I left my local Quaker meeting about 50 years ago over their unwillingness to see that racism in the Rhodesia sense was roughly equivalent to inter-tribal discrimination and domination in the more General African context. People are not blank slates and subpopulations are not identical in their characteristics. I look for people to treat one another based upon their individual characteristics and behavior, not upon perceived or believed group properties. And by this measure many of the strident anti-racists fall into the classic racist camp - all the while denouncing their opponents as evil racists.
The 'racist' term has been so broadly overused that to me it has lost its impact.

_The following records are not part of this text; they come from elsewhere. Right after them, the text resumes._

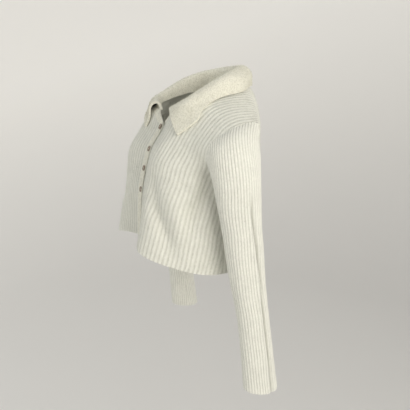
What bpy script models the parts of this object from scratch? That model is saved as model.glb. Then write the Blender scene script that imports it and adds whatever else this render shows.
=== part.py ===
"""Cropped rib-knit polo cardigan, worn form, hollow.

Metres.  The wearer's front faces -Y, the wearer's left is +X, up is +Z.
The origin is the middle of the neck opening, level with the neck side of the
shoulder seams; the garment hangs from there.
"""
import bpy
import bmesh
import numpy as np

for item in list(bpy.data.objects):
    bpy.data.objects.remove(item, do_unlink=True)

# ---------------------------------------------------------------- named sizes
RIB = 0.0092            # one rib of the body, crest to crest, as the wearer stretches it
SLEEVE_RIB = 0.0058     # the same rib on the empty sleeves
RIB_RISE = 0.0015       # crest over valley
WALL = 0.0022           # knitted ground under the ribs
SEAM = 0.00034          # space left between two sewn pieces
BAND_WIDTH = 0.030      # button band
BAND_WALL = 0.0022
BAND_LIFT = 0.0018      # right band out, left band in
BAND_TOP = 0.84         # level on the front where both bands end
COLLAR_WALL = 0.0030
BUTTON_RADIUS = 0.0063
BUTTON_HEIGHT = 0.0026
BUTTON_SEAT = 0.0003    # space under a button
BUTTON_HEIGHTS = (-0.088, -0.134, -0.175, -0.221)

# ---------------------------------------------------------------- form tables
# closed armhole of the left side, from the shoulder forwards and round
ARMHOLE = [
    # x      y       z
    (0.2040, 0.0010, -0.0680),    # shoulder
    (0.1995, -0.0440, -0.0770),   # front shoulder
    (0.1890, -0.0850, -0.1070),   # front
    (0.1765, -0.0800, -0.1540),   # front low
    (0.1660, -0.0380, -0.1930),   # under the arm
    (0.1710, 0.0010, -0.1720),    # back low
    (0.1840, 0.0110, -0.1300),    # back
    (0.1975, 0.0100, -0.0930),    # back shoulder
]
UNDERARM = 0.5

# left half sections; level runs from the hem 0 to the shoulder seam 1 and on
# to the back hem 2; edge is a side-seam place or a place on the armhole
SECTIONS = [
    # level  centre y, z        fold x, y, z              flank x, y, z             edge
    (0.00, (-0.167, -0.328), (0.078, -0.198, -0.334), (0.130, -0.142, -0.361), (0.157, -0.045, -0.381)),
    (0.14, (-0.166, -0.290), (0.079, -0.188, -0.288), (0.136, -0.136, -0.305), (0.160, -0.042, -0.322)),
    (0.30, (-0.163, -0.232), (0.080, -0.177, -0.230), (0.143, -0.127, -0.240), (0.162, -0.038, -0.255)),
    (0.46, (-0.153, -0.178), (0.082, -0.167, -0.177), (0.145, -0.122, -0.180), 0.500),
    (0.53, (-0.146, -0.153), (0.082, -0.164, -0.152), (0.144, -0.119, -0.154), 0.415),
    (0.60, (-0.137, -0.128), (0.082, -0.154, -0.128), (0.143, -0.112, -0.128), 0.330),
    (0.73, (-0.110, -0.084), (0.086, -0.125, -0.086), (0.141, -0.095, -0.087), 0.225),
    (0.85, (-0.096, -0.050), (0.086, -0.097, -0.047), (0.139, -0.060, -0.052), 0.120),
    (0.93, (-0.050, -0.022), (0.092, -0.042, -0.024), (0.141, -0.024, -0.037), 0.050),
    (1.00, (0.010, 0.000), (0.094, 0.024, -0.012), (0.144, 0.022, -0.040), 0.000),
    (1.08, (0.074, 0.004), (0.080, 0.060, -0.016), (0.138, 0.040, -0.050), -0.040),
    (1.22, (0.092, -0.060), (0.068, 0.084, -0.066), (0.129, 0.051, -0.080), -0.120),
    (1.38, (0.098, -0.128), (0.070, 0.088, -0.128), (0.130, 0.050, -0.130), -0.245),
    (1.46, (0.099, -0.157), (0.070, 0.089, -0.157), (0.132, 0.046, -0.158), -0.360),
    (1.54, (0.100, -0.185), (0.070, 0.090, -0.185), (0.135, 0.042, -0.186), -0.500),
    (1.70, (0.102, -0.252), (0.070, 0.094, -0.252), (0.134, 0.044, -0.252), (0.162, -0.038, -0.255)),
    (1.86, (0.103, -0.323), (0.071, 0.095, -0.322), (0.132, 0.043, -0.321), (0.160, -0.042, -0.322)),
    (2.00, (0.104, -0.388), (0.072, 0.096, -0.387), (0.131, 0.042, -0.385), (0.157, -0.045, -0.381)),
]

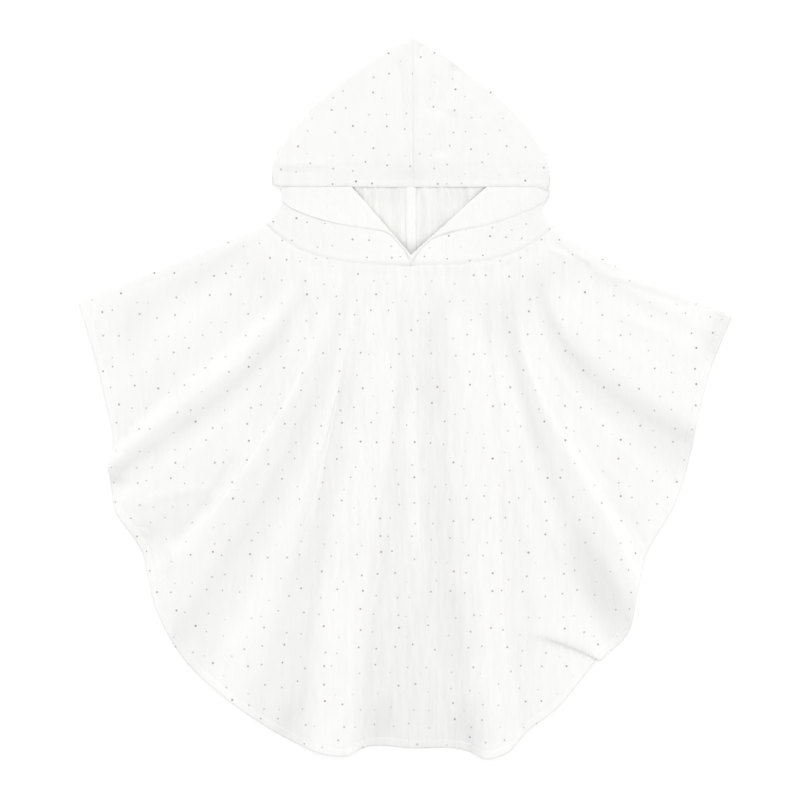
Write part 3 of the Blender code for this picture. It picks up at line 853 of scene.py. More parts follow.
def back_sheet():
    """The back panel: the front's outline drawn in a little, flat on the surface, with low wrinkles that only
    rise from it; and its flat cloth coordinates."""
    plan = panel_plan(BACK_ROWS, BACK_COLUMNS, 0)[0]
    length = np.linalg.norm(plan[:, -1] - plan[:, 0], axis=1)
    share = np.linspace(0, 1, plan.shape[1])
    keep = 1 - (BACK_INSET / length)[:, None, None] * ease(share)[None, :, None]
    plan = plan[:, :1] + (plan - plan[:, :1]) * keep
    from_neck = run_lengths(plan)
    edge = from_neck[:, -1:] - from_neck
    x, y = np.moveaxis(plan, 2, 0)
    wrinkles = crinkle(x, y, BODY_CRINKLE, 41) + WRINKLE_SHARE * cloth_noise(x, y, WRINKLE_SIZE, 43)
    height = WALL / 2 + WRINKLE * np.maximum(wrinkles, 0) * ease(edge / WRINKLE_FADE)
    return np.concatenate([plan, height[..., None]], -1), plan


def crown_outline(turn):
    """The crown's outline from its widest point (0) to the tip (1), as distance out and Y: one Bezier arc."""
    out = (CROWN_HALF, CROWN_SIDE_SWELL * CROWN_HALF, CROWN_TIP_SWELL * CROWN_HALF, 0)
    up = (CROWN_WIDEST_Y, CROWN_WIDEST_Y + CROWN_SIDE_ARM, APEX_Y - CROWN_TIP_ARM, APEX_Y)
    return bezier(turn, out), bezier(turn, up)


def above_forehead(level):
    """How far above the forehead edge a level of the crown lies."""
    return (level - 1) * (APEX_Y - FOREHEAD_Y)


def hood_rows(hood):
    """The rows of a hood half, as their levels (0 neckline, 1 forehead, 2 tip) and their half widths."""
    below = np.linspace(0, 1, LOWER_STEPS + 1)
    from_waist = below - hood.waist_level
    spread = np.where(from_waist < 0, hood.spread_down, hood.spread_up)
    waist = hood.waist_depth * MM * bell(from_waist, spread)
    side = NECK_HALF + (CROWN_HALF - NECK_HALF) * below - waist
    half, y = crown_outline(np.linspace(0, LAST_TURN, UPPER_STEPS + 1))
    above = 1 + (y - FOREHEAD_Y) / (APEX_Y - FOREHEAD_Y)
    first = FOREHEAD_FIRST_ROW / above_forehead(above[0])
    between = np.append(first, np.arange(1, BETWEEN_STEPS) / BETWEEN_STEPS)
    level = np.concatenate([below, 1 + (above[0] - 1) * between, above])
    return level, np.concatenate([side, side[-1] + (half[0] - side[-1]) * between, half])


def hood_row_y(level, out):
    """Y of a row at distances out: it passes from the neckline's curve to the forehead edge to level lines.
    The forehead edge droops in its last few millimetres at each side."""
    droop = FOREHEAD_DROOP * ease((out / CROWN_HALF - DROOP_START) / (1 - DROOP_START))
    if level <= 1:
        return neckline_y(CENTRE_X + out) * (1 - level) + (FOREHEAD_Y - droop) * level
    rise = above_forehead(level)
    return FOREHEAD_Y + rise - droop * (1 - ease(rise / TUCK_HEIGHT))


def crown_heights(level):
    """The height of the crown layer at the centre line and at the side fold, sinking towards the tip."""
    sink = max(level - 1, 0) ** CROWN_SINK_POWER
    middle = FOREHEAD_Z + (CROWN_TIP_Z - FOREHEAD_Z) * sink
    side = FOLD_TOP_Z + (TIP_SIDE_Z - FOLD_TOP_Z) * sink
    return middle, side


def crown_sag(level):
    """How far the crown layer hangs down at the centre line: most at the forehead, none at SAG_HEIGHT."""
    return FOREHEAD_SAG * ease(1 - above_forehead(level) / SAG_HEIGHT)


def face_reach(hood, level):
    """How far out the roll beside the face opening lies at a level up to the forehead, and on in a line."""
    return hood.roll_reach * MM * (level - FACE_POINT_LEVEL)


def lapel_edge(hood, level, outer, step):
    """How far out the lapel's free edge lies at a level, along its table and then on to the side fold, and
    how far it is above the layer below: its own lift there, passing to a full step at the side fold."""
    rows = np.array(LAPEL_EDGE)
    table_level, table_out, table_lift = rows[:, 0], *rows[:, 1 + (hood.side > 0) :: 2].T * MM
    edge = np.interp(level, table_level, table_out)
    to_fold = np.clip((level - table_level[-1]) / (1 - table_level[-1]), 0, 1)
    rest = LAPEL_REST + np.interp(level, table_level, table_lift)
    return min(edge + (outer - edge) * to_fold, outer), rest * (1 - to_fold) + step * to_fold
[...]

I am a grumpy old meritocrat - evaluating at the individual basis.
I agreee with this in principle. But at the same time it's also true that some terms shift in de-facto meaning in the dominant culture to the point where they really can't be used in their original meaning even by people who fulfill the literal definition of the term, and believe there's nothing BAD about doing so -- because more or less everyone will judge them as identifying with the NOW dominant usage of the term, as opposed to the original and often literal meaning.
A good example of this is the term "incel" -- in a literal sense it means involuntarily celibate. A neutral term that describes someone as being celibate, i.e. having no sexual partners, and that the celibacy is involuntary. In other words it distinguishes someone who is celibate because of not having found a suitable and willing partner but wanting one, from someone who is celibate by choice.
But despite the fact that this is clearly the literaly meaning of the word, and historically if I'm not mistaken it was first used by a woman to describe herself -- *today* the culturally dominant usage of the word is quite different.
Today it usually means something like "Straight man who is celibate because he's unable to find any women interested in having sex with him, and who responds to this with some mixture of entitlement and misogyny." -- Pretty often the term even gets abused even further to mean something like: "Man who expresses any kind of frustration in any way about any part of dating"
You could say someone who fulfills the literal definition of the term "shouldn't" mind having the term applied to them. But in a world where the term de-facto DOES mean "awful person" and not just "person who isn't having sex", there's pretty good reason for people to reject the label.